• _Exercise objective_: Copy exactly the lines of the material below that run from the one containing "module spring_washers()" through the one containing "for member in". Copy no other lines.

-- Begin Input records --

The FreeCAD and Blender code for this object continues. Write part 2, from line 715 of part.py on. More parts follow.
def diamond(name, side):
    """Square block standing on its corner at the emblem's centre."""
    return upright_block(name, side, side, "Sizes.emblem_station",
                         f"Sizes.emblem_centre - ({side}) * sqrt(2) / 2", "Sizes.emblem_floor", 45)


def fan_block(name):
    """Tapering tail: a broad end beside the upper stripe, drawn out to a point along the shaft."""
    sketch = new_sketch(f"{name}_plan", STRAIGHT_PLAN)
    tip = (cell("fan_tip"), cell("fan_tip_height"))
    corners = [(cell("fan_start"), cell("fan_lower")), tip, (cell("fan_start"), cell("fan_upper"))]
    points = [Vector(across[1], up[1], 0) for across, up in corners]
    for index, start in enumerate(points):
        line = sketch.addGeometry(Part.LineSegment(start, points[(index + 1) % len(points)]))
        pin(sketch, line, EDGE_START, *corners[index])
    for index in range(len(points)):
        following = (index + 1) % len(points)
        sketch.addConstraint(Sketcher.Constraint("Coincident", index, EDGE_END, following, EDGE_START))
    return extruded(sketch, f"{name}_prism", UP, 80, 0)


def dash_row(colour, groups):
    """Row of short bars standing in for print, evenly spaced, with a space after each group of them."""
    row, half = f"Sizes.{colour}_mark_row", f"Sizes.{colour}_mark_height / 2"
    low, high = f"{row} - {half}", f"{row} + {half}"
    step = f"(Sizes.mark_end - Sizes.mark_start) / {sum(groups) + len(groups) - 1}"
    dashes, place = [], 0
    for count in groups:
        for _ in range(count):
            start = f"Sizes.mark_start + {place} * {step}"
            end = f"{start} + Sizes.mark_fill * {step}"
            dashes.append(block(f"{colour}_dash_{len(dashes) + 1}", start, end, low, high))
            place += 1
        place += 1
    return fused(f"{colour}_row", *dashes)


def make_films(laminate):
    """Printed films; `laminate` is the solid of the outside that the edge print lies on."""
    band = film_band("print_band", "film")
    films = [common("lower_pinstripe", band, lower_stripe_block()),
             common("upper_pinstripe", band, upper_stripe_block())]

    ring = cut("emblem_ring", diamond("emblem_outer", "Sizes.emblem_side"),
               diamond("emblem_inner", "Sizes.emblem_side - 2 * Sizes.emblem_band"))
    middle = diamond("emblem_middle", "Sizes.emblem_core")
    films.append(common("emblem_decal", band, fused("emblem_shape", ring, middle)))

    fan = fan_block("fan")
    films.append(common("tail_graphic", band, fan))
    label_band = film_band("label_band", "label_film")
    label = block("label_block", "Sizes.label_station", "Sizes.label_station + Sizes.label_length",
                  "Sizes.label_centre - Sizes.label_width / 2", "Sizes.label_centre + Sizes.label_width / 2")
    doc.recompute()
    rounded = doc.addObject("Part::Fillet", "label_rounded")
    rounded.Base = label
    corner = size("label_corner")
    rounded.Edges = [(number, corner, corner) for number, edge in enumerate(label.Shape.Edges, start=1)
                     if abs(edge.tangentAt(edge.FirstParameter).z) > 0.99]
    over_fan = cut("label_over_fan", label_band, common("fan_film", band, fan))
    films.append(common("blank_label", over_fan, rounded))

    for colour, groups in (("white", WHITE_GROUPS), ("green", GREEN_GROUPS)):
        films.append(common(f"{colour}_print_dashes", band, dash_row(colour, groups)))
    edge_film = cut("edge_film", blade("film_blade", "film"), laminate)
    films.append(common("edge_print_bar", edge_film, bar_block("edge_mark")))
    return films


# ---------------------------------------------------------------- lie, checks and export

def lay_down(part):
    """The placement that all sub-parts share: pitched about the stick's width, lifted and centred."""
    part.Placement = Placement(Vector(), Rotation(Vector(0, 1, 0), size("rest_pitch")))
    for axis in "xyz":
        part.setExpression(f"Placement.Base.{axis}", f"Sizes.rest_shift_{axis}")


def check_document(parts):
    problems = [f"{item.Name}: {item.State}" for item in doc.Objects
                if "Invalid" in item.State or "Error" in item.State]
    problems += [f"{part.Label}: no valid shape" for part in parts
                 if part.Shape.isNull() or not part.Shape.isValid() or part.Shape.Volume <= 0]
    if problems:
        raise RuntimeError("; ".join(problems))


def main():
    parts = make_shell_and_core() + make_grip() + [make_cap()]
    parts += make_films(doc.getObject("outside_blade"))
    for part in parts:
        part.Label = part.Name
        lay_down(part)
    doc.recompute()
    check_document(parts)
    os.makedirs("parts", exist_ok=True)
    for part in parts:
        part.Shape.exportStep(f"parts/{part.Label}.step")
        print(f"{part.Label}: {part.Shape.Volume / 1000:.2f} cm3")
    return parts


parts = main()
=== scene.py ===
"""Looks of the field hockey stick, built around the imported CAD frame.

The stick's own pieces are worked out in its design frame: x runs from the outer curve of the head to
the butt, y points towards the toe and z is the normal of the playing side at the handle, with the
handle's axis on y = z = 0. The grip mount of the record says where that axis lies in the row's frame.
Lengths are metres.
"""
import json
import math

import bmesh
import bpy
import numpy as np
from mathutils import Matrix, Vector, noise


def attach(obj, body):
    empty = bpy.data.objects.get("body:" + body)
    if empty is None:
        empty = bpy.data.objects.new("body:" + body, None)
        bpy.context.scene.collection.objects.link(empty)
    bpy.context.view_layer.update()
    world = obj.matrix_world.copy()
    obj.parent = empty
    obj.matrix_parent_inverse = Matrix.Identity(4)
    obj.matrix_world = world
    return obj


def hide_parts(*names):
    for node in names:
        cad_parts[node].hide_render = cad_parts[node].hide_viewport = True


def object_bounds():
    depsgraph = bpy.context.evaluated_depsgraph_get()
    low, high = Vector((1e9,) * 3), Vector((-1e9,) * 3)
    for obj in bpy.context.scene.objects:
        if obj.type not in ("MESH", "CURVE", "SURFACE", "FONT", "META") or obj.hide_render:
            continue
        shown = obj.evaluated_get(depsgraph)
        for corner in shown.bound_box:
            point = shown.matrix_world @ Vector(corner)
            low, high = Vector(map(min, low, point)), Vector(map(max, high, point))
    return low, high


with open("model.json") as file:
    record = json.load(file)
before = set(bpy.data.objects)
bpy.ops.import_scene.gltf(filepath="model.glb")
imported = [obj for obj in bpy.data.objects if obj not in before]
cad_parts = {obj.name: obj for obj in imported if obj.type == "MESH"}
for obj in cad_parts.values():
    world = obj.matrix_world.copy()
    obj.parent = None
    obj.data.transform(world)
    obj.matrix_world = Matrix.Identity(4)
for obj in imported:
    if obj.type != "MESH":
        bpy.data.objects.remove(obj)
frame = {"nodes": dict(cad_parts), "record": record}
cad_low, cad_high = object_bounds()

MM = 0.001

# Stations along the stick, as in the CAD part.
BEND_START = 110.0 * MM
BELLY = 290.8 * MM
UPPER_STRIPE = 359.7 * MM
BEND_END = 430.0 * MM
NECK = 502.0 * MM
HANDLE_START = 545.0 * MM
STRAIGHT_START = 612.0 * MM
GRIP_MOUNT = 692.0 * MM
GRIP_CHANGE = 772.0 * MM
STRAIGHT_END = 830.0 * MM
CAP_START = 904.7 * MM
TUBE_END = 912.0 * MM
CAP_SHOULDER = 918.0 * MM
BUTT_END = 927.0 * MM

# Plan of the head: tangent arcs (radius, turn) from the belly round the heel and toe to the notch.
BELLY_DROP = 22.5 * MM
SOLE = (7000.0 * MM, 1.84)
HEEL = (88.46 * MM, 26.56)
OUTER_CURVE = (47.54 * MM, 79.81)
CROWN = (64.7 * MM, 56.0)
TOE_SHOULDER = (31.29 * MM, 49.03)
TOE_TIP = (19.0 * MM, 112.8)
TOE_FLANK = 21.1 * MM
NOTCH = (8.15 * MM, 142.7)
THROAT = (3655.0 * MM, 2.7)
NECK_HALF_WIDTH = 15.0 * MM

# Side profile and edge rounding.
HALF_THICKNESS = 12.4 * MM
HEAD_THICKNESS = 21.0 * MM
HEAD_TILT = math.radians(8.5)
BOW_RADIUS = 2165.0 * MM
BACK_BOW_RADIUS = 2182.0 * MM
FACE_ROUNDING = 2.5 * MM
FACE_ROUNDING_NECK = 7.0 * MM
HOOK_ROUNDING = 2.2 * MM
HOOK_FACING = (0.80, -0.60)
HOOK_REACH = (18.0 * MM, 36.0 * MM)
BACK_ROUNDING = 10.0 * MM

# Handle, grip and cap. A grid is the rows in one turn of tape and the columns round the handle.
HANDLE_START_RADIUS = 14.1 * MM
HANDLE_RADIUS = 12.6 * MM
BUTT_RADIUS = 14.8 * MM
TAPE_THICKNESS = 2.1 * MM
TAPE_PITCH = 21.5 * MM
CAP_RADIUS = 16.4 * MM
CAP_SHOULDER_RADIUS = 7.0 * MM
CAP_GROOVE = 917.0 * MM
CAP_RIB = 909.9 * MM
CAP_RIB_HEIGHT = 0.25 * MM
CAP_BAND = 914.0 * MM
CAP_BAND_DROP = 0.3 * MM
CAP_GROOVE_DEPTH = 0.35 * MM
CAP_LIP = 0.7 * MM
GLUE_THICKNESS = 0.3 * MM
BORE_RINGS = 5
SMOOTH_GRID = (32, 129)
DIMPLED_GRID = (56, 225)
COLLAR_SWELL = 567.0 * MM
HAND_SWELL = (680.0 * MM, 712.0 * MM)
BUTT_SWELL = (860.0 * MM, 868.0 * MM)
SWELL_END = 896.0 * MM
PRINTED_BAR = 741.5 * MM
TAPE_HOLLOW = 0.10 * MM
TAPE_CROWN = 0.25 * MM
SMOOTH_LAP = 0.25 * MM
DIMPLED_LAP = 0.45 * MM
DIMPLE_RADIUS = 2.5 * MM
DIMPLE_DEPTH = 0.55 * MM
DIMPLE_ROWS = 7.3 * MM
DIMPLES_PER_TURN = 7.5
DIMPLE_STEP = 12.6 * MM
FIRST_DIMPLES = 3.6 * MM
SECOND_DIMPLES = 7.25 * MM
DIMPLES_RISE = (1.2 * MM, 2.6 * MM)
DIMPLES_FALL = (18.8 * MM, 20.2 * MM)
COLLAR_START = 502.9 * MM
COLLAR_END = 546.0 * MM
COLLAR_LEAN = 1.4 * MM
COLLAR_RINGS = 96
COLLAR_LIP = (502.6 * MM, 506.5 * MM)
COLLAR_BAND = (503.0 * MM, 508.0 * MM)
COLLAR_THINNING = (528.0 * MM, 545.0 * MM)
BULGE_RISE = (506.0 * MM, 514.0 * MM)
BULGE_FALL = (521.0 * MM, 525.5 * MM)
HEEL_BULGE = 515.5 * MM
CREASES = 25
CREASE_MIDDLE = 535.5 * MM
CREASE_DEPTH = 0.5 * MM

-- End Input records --
-- Begin Input records --

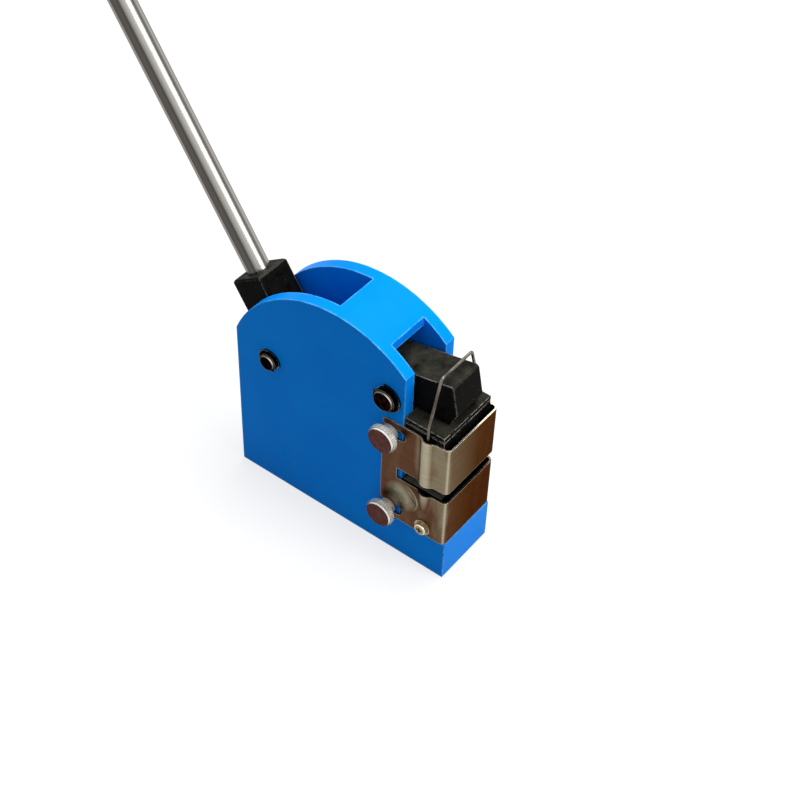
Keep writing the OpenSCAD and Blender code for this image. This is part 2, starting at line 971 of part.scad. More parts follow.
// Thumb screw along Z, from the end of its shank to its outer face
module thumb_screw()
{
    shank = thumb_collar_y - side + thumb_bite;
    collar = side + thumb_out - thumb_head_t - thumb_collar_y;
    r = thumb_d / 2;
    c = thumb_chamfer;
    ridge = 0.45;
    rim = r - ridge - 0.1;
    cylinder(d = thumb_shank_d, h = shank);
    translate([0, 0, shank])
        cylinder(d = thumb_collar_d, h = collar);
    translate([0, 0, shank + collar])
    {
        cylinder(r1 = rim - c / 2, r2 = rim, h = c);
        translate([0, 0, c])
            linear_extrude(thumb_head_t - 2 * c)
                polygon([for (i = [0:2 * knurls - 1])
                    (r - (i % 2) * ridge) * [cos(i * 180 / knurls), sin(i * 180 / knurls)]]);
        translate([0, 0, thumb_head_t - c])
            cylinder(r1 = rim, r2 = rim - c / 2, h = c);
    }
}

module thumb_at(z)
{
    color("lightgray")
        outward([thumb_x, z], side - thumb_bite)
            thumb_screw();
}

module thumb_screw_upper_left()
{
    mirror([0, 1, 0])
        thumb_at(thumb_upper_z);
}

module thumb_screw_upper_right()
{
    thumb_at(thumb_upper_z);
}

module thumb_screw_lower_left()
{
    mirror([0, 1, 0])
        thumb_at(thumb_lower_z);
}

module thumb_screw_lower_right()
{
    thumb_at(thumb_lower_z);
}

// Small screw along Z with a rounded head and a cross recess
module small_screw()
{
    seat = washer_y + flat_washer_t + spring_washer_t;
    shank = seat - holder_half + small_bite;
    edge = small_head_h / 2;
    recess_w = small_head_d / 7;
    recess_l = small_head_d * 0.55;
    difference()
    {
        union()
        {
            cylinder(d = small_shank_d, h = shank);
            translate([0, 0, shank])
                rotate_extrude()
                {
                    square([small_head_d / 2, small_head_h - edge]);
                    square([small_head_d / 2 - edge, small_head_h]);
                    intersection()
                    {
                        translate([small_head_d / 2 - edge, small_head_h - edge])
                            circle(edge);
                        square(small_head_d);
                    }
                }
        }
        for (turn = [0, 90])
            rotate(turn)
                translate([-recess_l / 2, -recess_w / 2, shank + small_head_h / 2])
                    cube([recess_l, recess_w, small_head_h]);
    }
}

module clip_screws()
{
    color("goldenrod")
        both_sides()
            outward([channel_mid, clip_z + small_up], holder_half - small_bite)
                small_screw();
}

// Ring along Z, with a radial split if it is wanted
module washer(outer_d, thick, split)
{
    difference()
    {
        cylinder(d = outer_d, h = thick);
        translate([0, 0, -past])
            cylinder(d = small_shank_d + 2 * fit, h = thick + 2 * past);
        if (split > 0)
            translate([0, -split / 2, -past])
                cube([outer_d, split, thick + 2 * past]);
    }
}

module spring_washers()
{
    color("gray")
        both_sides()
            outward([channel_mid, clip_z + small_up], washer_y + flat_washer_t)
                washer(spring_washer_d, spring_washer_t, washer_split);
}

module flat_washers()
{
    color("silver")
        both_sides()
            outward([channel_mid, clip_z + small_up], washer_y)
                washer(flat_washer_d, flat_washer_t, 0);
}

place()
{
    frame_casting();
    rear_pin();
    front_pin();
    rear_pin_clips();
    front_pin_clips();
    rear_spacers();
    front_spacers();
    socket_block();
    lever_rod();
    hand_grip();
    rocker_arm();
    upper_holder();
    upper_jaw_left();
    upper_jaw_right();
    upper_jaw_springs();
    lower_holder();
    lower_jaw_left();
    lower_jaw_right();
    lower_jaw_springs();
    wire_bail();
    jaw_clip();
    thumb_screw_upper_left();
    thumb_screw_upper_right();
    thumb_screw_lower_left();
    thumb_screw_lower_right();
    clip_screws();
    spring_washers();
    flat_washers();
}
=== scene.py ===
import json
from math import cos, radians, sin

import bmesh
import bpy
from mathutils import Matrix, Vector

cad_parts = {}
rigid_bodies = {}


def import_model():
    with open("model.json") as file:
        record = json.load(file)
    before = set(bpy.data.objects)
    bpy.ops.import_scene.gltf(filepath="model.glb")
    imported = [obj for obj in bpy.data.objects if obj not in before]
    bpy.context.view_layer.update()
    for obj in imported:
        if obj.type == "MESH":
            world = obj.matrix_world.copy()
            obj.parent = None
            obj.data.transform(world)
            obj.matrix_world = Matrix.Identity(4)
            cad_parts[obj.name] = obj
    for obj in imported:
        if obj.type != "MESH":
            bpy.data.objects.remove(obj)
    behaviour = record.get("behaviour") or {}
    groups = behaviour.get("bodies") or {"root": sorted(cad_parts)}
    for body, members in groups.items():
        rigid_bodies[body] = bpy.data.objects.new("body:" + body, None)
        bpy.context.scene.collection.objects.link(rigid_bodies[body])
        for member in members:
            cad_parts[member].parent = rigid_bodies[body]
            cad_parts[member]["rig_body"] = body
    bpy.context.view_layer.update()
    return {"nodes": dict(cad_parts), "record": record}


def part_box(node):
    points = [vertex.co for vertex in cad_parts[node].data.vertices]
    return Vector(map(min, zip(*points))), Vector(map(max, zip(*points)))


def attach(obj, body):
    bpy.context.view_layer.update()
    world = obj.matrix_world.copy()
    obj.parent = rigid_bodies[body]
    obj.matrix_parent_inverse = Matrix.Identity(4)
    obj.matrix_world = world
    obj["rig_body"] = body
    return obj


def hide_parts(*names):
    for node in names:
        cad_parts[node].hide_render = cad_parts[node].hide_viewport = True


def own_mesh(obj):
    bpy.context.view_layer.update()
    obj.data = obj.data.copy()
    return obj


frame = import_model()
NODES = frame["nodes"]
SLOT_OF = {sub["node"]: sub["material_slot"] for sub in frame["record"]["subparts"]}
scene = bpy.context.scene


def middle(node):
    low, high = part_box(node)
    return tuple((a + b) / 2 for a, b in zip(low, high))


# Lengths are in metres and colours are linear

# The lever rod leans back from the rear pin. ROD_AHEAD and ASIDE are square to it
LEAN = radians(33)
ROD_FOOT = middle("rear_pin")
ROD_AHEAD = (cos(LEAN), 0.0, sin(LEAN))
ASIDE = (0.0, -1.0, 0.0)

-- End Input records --

• _The output_:
module spring_washers()
{
    color("gray")
        both_sides()
            outward([channel_mid, clip_z + small_up], washer_y + flat_washer_t)
                washer(spring_washer_d, spring_washer_t, washer_split);
}

module flat_washers()
{
    color("silver")
        both_sides()
            outward([channel_mid, clip_z + small_up], washer_y)
                washer(flat_washer_d, flat_washer_t, 0);
}

place()
{
    frame_casting();
    rear_pin();
    front_pin();
    rear_pin_clips();
    front_pin_clips();
    rear_spacers();
    front_spacers();
    socket_block();
    lever_rod();
    hand_grip();
    rocker_arm();
    upper_holder();
    upper_jaw_left();
    upper_jaw_right();
    upper_jaw_springs();
    lower_holder();
    lower_jaw_left();
    lower_jaw_right();
    lower_jaw_springs();
    wire_bail();
    jaw_clip();
    thumb_screw_upper_left();
    thumb_screw_upper_right();
    thumb_screw_lower_left();
    thumb_screw_lower_right();
    clip_screws();
    spring_washers();
    flat_washers();
}
=== scene.py ===
import json
from math import cos, radians, sin

import bmesh
import bpy
from mathutils import Matrix, Vector

cad_parts = {}
rigid_bodies = {}


def import_model():
    with open("model.json") as file:
        record = json.load(file)
    before = set(bpy.data.objects)
    bpy.ops.import_scene.gltf(filepath="model.glb")
    imported = [obj for obj in bpy.data.objects if obj not in before]
    bpy.context.view_layer.update()
    for obj in imported:
        if obj.type == "MESH":
            world = obj.matrix_world.copy()
            obj.parent = None
            obj.data.transform(world)
            obj.matrix_world = Matrix.Identity(4)
            cad_parts[obj.name] = obj
    for obj in imported:
        if obj.type != "MESH":
            bpy.data.objects.remove(obj)
    behaviour = record.get("behaviour") or {}
    groups = behaviour.get("bodies") or {"root": sorted(cad_parts)}
    for body, members in groups.items():
        rigid_bodies[body] = bpy.data.objects.new("body:" + body, None)
        bpy.context.scene.collection.objects.link(rigid_bodies[body])
        for member in members:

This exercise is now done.